TASK GOAL ->
Transcribe only part of the material below: the lines from the one containing "const cup = new THREE.Group();" through the one containing "imported = [obj", inclusive, exactly as written.

DATA SECTION ->
--
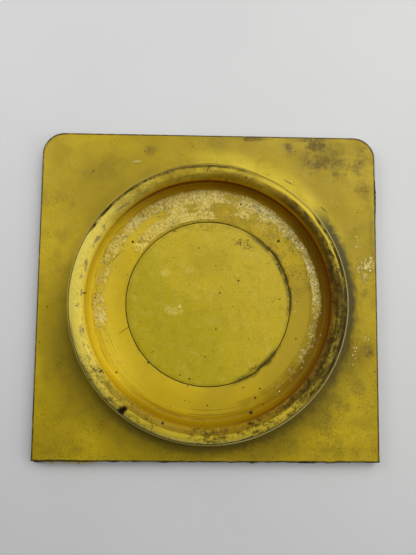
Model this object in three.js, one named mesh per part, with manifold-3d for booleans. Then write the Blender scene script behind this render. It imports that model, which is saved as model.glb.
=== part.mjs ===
// Raised pavement marker: a square flange plate held to the road by a butyl pad, with a round cup
// standing in the plate and a disc let into the floor of the cup. Millimetres, +Z away from the road.
// The origin is the centre of the footprint, on the road surface.

import * as THREE from 'three';
import { mergeVertices } from 'three/addons/utils/BufferGeometryUtils.js';
import Module from 'manifold-3d';

// ---------------------------------------------------------------- driving dimensions

// Cup: its inner wall, rim and floor. Heights are above the plate's top face.
const cupInnerRadius = 34.7;
const rimWidth = 4.5;
const rimHeight = 6.0;
const rimInnerDrop = 1.1;
const rimOuterDrop = 1.7;
const floorHeight = 0.5;
const floorFillet = 1.0;
const cupOffsetY = -0.2;

// Foot under the cup's wall, which the plate holds down on the pad.
const footReach = 2.5;
const footThickness = 1.0;

// Collar of the plate, standing close round the cup.
const seatClearance = 0.3;
const collarThickness = 0.5;
const collarHeight = 4.4;

// Flange plate: a square that reaches past the collar by flangeWidth on each side, and is then cut
// along its -Y edge. The cut leans outwards as it goes down. The corners at +Y are rounded.
const flangeWidth = 10;
const plateThickness = 2.5;
const plateCornerRadius = 6.5;
const cutDepth = 4.0;
const cutLean = 0.8;

// Butyl pad under the plate, a little smaller than it, with squeezed-out teeth at the cut edge.
const padThickness = 1.0;
const padInset = 0.5;
const longToothReach = 0.45;
const shortToothReach = 0.27;
const toothCount = 9;

// Disc let into the cup's floor, slightly off the cup's axis.
const discRadius = 23.9;
const discThickness = 2.0;
const discClearance = 0.3;
const discOffsetY = -0.5;

// Dried glue left in the dish, on the disc and on the flange.
const glueThickness = 0.35;
const glueFloorMargin = 0.9;
const glueDiscMargin = 1.2;
const glueSweep = [-25, 205];
const discGlueSize = [8, 5];
const discGlueCentre = [-9, -1.5];
const flangeGlueSize = [5.4, 9];
const flangeGlueEdgeGap = 0.6;
const flangeGlueY = 10;

// Bitumen stuck to the plate's +X side.
const tarLength = 13;
const tarReach = 0.8;
const tarFromCorner = 5.5;
const tarTopDrop = 0.3;
const tarHumpDepth = 0.25;
const tarSegments = 12;

// How far a cutting tool runs past what it cuts.
const overshoot = 1;

// Fineness of the round surfaces.
const roundSegments = 72;
const rimSegments = 8;
const filletSegments = 3;
const cornerSegments = 6;

// ---------------------------------------------------------------- derived places

const cupOuterRadius = cupInnerRadius + rimWidth;
const seatRadius = cupOuterRadius + seatClearance;
const collarRadius = seatRadius + collarThickness;
const footRadius = cupOuterRadius + footReach;
const halfSide = collarRadius + flangeWidth;
const plateBottom = padThickness;
const plateTop = plateBottom + plateThickness;
const floorZ = plateTop + floorHeight;
const rimZ = plateTop + rimHeight;
const collarZ = plateTop + collarHeight;
const discBottom = floorZ - discThickness;
const cutYTop = -halfSide + cutDepth;
const cutYBottom = cutYTop - cutLean;
const footprintCentreY = (halfSide + cutYBottom) / 2;
const tarY = halfSide - plateCornerRadius - tarFromCorner - tarLength / 2;

// ---------------------------------------------------------------- solids

const wasm = await Module();
wasm.setup();

function toSolid(geometry) {
  geometry.deleteAttribute('normal');
  geometry.deleteAttribute('uv');
  const merged = mergeVertices(geometry, 1e-4);
  const corners = merged.index.array;
  const kept = [];
  for (let i = 0; i < corners.length; i += 3) {
    const [a, b, c] = corners.slice(i, i + 3);
    if (a !== b && b !== c && c !== a) kept.push(a, b, c);
  }
  return new wasm.Manifold(new wasm.Mesh({
    numProp: 3,
    vertProperties: new Float32Array(merged.attributes.position.array),
    triVerts: new Uint32Array(kept),
  }));
}

function toGeometry(solid) {
  const mesh = solid.getMesh();
  const geometry = new THREE.BufferGeometry();
  geometry.setAttribute('position', new THREE.BufferAttribute(mesh.vertProperties, 3));
  geometry.setIndex(new THREE.BufferAttribute(mesh.triVerts, 1));
  geometry.computeVertexNormals();
  return geometry;
}

// Turns a profile of [radius, height] points about the Z axis.
function turned(profile) {
  const points = profile.map(([radius, height]) => new THREE.Vector2(radius, height));
  return new THREE.LatheGeometry(points, roundSegments).rotateX(Math.PI / 2);
}

function cylinder(radius, bottom, top) {
  return turned([[0, bottom], [radius, bottom], [radius, top], [0, top]]);
}

function extruded(shape, bottom, height, curveSegments = cornerSegments) {
  const options = { depth: height, bevelEnabled: false, curveSegments };
  return new THREE.ExtrudeGeometry(shape, options).translate(0, 0, bottom);
}

// Points of an elliptical arc about a centre, from one angle to another, both ends included.
function arc([cx, cy], [rx, ry], [from, to], segments) {
  const points = [];
  for (let i = 0; i <= segments; i += 1) {
    const angle = from + ((to - from) * i) / segments;
    points.push([cx + rx * Math.cos(angle), cy + ry * Math.sin(angle)]);
  }
  return points;
}

// Square whose two corners at +Y are rounded, and whose other two are sharp.
function squareOutline(half, radius) {
  const inner = half - radius;
  const outline = new THREE.Shape();
  outline.moveTo(half, -half);
  outline.lineTo(half, inner);
  outline.absarc(inner, inner, radius, 0, Math.PI / 2);
  outline.absarc(-inner, inner, radius, Math.PI / 2, Math.PI);
  outline.lineTo(-half, -half);
  return outline;
}

// Waste beyond the cut, a prism along X whose sloping side is the cut face.
function cutWaste() {
  const lean = cutLean / plateThickness;
  const section = new THREE.Shape([
    new THREE.Vector2(-halfSide - overshoot, plateBottom - overshoot),
    new THREE.Vector2(cutYBottom - lean * overshoot, plateBottom - overshoot),
    new THREE.Vector2(cutYTop + lean * overshoot, plateTop + overshoot),
    new THREE.Vector2(-halfSide - overshoot, plateTop + overshoot),
  ]);
  const length = 2 * (halfSide + overshoot);
  const prism = new THREE.ExtrudeGeometry(section, { depth: length, bevelEnabled: false });
  // The section's axes are Y and Z, and its depth runs along X.
  const turn = new THREE.Matrix4().makeBasis(
    new THREE.Vector3(0, 1, 0),
    new THREE.Vector3(0, 0, 1),
    new THREE.Vector3(1, 0, 0),
  );
  return prism.applyMatrix4(turn).translate(-length / 2, 0, 0);
}

function basePlate() {
  const square = toSolid(extruded(squareOutline(halfSide, plateCornerRadius), plateBottom, plateThickness));
  const rebateTop = plateBottom + footThickness + seatClearance;
  const [collar, seat, rebate] = [
    cylinder(collarRadius, plateBottom, collarZ),
    cylinder(seatRadius, plateBottom - overshoot, collarZ + overshoot),
    cylinder(footRadius + seatClearance, plateBottom - overshoot, rebateTop),
  ].map((tool) => toSolid(tool.translate(0, cupOffsetY, 0)));
  return square.subtract(toSolid(cutWaste())).add(collar).subtract(seat).subtract(rebate);
}

// Half section of the cup: foot, outer wall, rounded rim, inner wall, fillet and floor.
function cupProfile() {
  const rimMiddle = (cupOuterRadius + cupInnerRadius) / 2;
  const rimHalf = (cupOuterRadius - cupInnerRadius) / 2;
  const quarter = Math.PI / 2;
  // The inner half is a circular arc, level at the top, which ends at an edge above the inner wall.
  const innerSweep = 2 * Math.atan2(rimInnerDrop, rimHalf);
  const innerBend = rimHalf / Math.sin(innerSweep);
  const outerShoulder = arc(
    [rimMiddle, rimZ - rimOuterDrop],
    [rimHalf, rimOuterDrop],
    [0, quarter],
    rimSegments / 2,
  );
  const innerShoulder = arc(
    [rimMiddle, rimZ - innerBend],
    [innerBend, innerBend],
    [quarter, quarter + innerSweep],
    rimSegments / 2,
  );
  const fillet = arc(
    [cupInnerRadius - floorFillet, floorZ + floorFillet],
    [floorFillet, floorFillet],
    [0, -quarter],
    filletSegments,
  );
  return [
    [0, plateBottom],
    [footRadius, plateBottom],
    [footRadius, plateBottom + footThickness],
    [cupOuterRadius, plateBottom + footThickness],
    ...outerShoulder,
    ...innerShoulder.slice(1),
    ...fillet,
    [0, floorZ],
  ];
}

function cupRing() {
  const body = toSolid(turned(cupProfile()));
  const pocket = cylinder(discRadius + discClearance, discBottom, floorZ + overshoot);
  pocket.translate(0, discOffsetY, 0);
  return body.subtract(toSolid(pocket));
}

function centreDisc() {
  return toSolid(cylinder(discRadius, discBottom, floorZ));
}

// Pad with straight sides and a row of rounded teeth squeezed out along the cut edge.
function adhesivePad() {
  const half = halfSide - padInset;
  const radius = plateCornerRadius - padInset;
  const inner = half - radius;
  const outline = new THREE.Shape();
  outline.moveTo(half, cutYBottom);
  outline.lineTo(half, inner);
  outline.absarc(inner, inner, radius, 0, Math.PI / 2);
  outline.absarc(-inner, inner, radius, Math.PI / 2, Math.PI);
  outline.lineTo(-half, cutYBottom);
  const pitch = (2 * half) / toothCount;
  for (let i = 0; i < toothCount; i += 1) {
    const left = -half + i * pitch;
    const reach = i % 2 ? longToothReach : shortToothReach;
    // A quadratic curve reaches halfway to its control point.
    outline.quadraticCurveTo(left + pitch / 2, cutYBottom - 2 * reach, left + pitch, cutYBottom);
  }
  return toSolid(extruded(outline, 0, padThickness, cornerSegments));
}

// Glue on the ring-shaped floor between the disc and the fillet.
function dishGlueFilm() {
  const outer = cupInnerRadius - floorFillet - glueFloorMargin;
  const inner = discRadius + discClearance + glueDiscMargin;
  const [from, to] = glueSweep.map(THREE.MathUtils.degToRad);
  const outline = new THREE.Shape();
  outline.absarc(0, 0, outer, from, to);
  outline.absarc(0, 0, inner, to, from, true);
  return toSolid(extruded(outline, floorZ, glueThickness, roundSegments / 2));
}

function gluePatch([width, depth], bottom) {
  const outline = new THREE.Shape();
  outline.absellipse(0, 0, width / 2, depth / 2, 0, Math.PI * 2);
  return toSolid(extruded(outline, bottom, glueThickness, cornerSegments * 2));
}

// Lump of bitumen against the plate's side, swelling to two humps.
function edgeTar() {
  const outline = new THREE.Shape();
  outline.moveTo(0, tarLength / 2);
  outline.lineTo(0, -tarLength / 2);
  for (let i = 1; i < tarSegments; i += 1) {
    const share = i / tarSegments;
    const humps = 1 - tarHumpDepth + tarHumpDepth * Math.cos(4 * Math.PI * share);
    const swell = Math.sin(Math.PI * share) * humps;
    outline.lineTo(tarReach * swell, tarLength * (share - 0.5));
  }
  return toSolid(extruded(outline, 0, plateTop - tarTopDrop));
}

// ---------------------------------------------------------------- materials and assembly

const yellowPlastic = { color: 0xc4a92c, roughness: 0.45, metalness: 0 };
const discPlastic = { color: 0xb3a337, roughness: 0.4, metalness: 0 };
const blackButyl = { color: 0x17150f, roughness: 0.75, metalness: 0 };
const driedGlue = { color: 0xd9cb8a, roughness: 0.2, metalness: 0 };

function piece(name, solid, finish, x = 0, y = 0) {
  const mesh = new THREE.Mesh(toGeometry(solid), new THREE.MeshStandardMaterial(finish));
  mesh.name = name;
  mesh.position.set(x, y, 0);
  return mesh;
}

const flangeGluePlace = [halfSide - flangeGlueEdgeGap - flangeGlueSize[0] / 2, flangeGlueY];

const cup = new THREE.Group();
cup.position.set(0, cupOffsetY, 0);
cup.add(piece('cup_ring', cupRing(), yellowPlastic));
cup.add(piece('centre_disc', centreDisc(), discPlastic, 0, discOffsetY));
cup.add(piece('dish_glue_film', dishGlueFilm(), driedGlue));
cup.add(piece('disc_glue_patch', gluePatch(discGlueSize, floorZ), driedGlue, ...discGlueCentre));

const marker = new THREE.Group();
marker.name = 'raised_pavement_marker';
marker.position.set(0, -footprintCentreY, 0);
marker.add(piece('adhesive_pad', adhesivePad(), blackButyl));
marker.add(piece('base_plate', basePlate(), yellowPlastic));
marker.add(cup);
const flangeGlue = gluePatch(flangeGlueSize, plateTop);
marker.add(piece('flange_glue_patch', flangeGlue, driedGlue, ...flangeGluePlace));
marker.add(piece('edge_tar', edgeTar(), blackButyl, halfSide, tarY));

export default marker;
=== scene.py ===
"""Raised pavement marker: a worn yellow plate, cup and disc, with dried glue, soil and bitumen, built
round the CAD frame."""

import math

import bpy
import numpy as np
from mathutils import Euler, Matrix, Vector, noise


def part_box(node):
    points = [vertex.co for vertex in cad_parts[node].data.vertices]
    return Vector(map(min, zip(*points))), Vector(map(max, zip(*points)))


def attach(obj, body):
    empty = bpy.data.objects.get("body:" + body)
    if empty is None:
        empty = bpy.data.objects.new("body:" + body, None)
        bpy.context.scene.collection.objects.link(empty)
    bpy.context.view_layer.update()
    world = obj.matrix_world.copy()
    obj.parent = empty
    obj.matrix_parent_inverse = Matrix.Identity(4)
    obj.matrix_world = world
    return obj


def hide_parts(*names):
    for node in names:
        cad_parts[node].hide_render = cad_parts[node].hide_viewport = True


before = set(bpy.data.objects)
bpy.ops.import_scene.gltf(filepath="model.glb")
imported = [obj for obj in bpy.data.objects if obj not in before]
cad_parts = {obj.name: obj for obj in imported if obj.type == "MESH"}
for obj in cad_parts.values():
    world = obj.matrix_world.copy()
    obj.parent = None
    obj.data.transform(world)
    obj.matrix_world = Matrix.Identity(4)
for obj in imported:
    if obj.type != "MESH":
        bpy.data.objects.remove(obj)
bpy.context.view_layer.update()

bl_info = {
    "name": "Raised pavement marker",
    "version": (1, 0, 0),
    "blender": (4, 5, 0),
    "location": "View3D > Sidebar > Marker",
    "description": "Builds the worn looks of a raised pavement marker round its CAD frame",
    "category": "Object",
}

BODY = "root"
MM = 0.001


# ---------------------------------------------------------------- places taken from the frame


def node_centre(node):
    low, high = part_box(node)
    return (low + high) / 2


def node_radius(node):
    low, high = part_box(node)
    return (high.x - low.x) / 2


PLATE_LOW, PLATE_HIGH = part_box("base_plate")
CUP_LOW, CUP_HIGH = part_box("cup_ring")
PAD_LOW, PAD_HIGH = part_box("adhesive_pad")
TAR_LOW, TAR_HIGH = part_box("edge_tar")
CUP_AXIS = node_centre("cup_ring")
DISC_AXIS = node_centre("centre_disc")
COLLAR_SEAT = node_radius("cup_ring") - 2.2 * MM
PLATE_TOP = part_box("flange_glue_patch")[0].z
FLOOR_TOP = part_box("dish_glue_film")[0].z


# ---------------------------------------------------------------- what a user may change


def length(name, description, default):
    return bpy.props.FloatProperty(
        name=name, description=description, default=default, min=0.0, unit="LENGTH", precision=5
    )


def colour(name, description, default):
    return bpy.props.FloatVectorProperty(
        name=name, description=description, default=default, size=3, min=0.0, max=1.0, subtype="COLOR"
    )


def share(name, description, default):
    return bpy.props.FloatProperty(name=name, description=description, default=default, min=0.0, max=1.0)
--
RESULT BELOW ->
const cup = new THREE.Group();
cup.position.set(0, cupOffsetY, 0);
cup.add(piece('cup_ring', cupRing(), yellowPlastic));
cup.add(piece('centre_disc', centreDisc(), discPlastic, 0, discOffsetY));
cup.add(piece('dish_glue_film', dishGlueFilm(), driedGlue));
cup.add(piece('disc_glue_patch', gluePatch(discGlueSize, floorZ), driedGlue, ...discGlueCentre));

const marker = new THREE.Group();
marker.name = 'raised_pavement_marker';
marker.position.set(0, -footprintCentreY, 0);
marker.add(piece('adhesive_pad', adhesivePad(), blackButyl));
marker.add(piece('base_plate', basePlate(), yellowPlastic));
marker.add(cup);
const flangeGlue = gluePatch(flangeGlueSize, plateTop);
marker.add(piece('flange_glue_patch', flangeGlue, driedGlue, ...flangeGluePlace));
marker.add(piece('edge_tar', edgeTar(), blackButyl, halfSide, tarY));

export default marker;
=== scene.py ===
"""Raised pavement marker: a worn yellow plate, cup and disc, with dried glue, soil and bitumen, built
round the CAD frame."""

import math

import bpy
import numpy as np
from mathutils import Euler, Matrix, Vector, noise


def part_box(node):
    points = [vertex.co for vertex in cad_parts[node].data.vertices]
    return Vector(map(min, zip(*points))), Vector(map(max, zip(*points)))


def attach(obj, body):
    empty = bpy.data.objects.get("body:" + body)
    if empty is None:
        empty = bpy.data.objects.new("body:" + body, None)
        bpy.context.scene.collection.objects.link(empty)
    bpy.context.view_layer.update()
    world = obj.matrix_world.copy()
    obj.parent = empty
    obj.matrix_parent_inverse = Matrix.Identity(4)
    obj.matrix_world = world
    return obj


def hide_parts(*names):
    for node in names:
        cad_parts[node].hide_render = cad_parts[node].hide_viewport = True


before = set(bpy.data.objects)
bpy.ops.import_scene.gltf(filepath="model.glb")
imported = [obj for obj in bpy.data.objects if obj not in before]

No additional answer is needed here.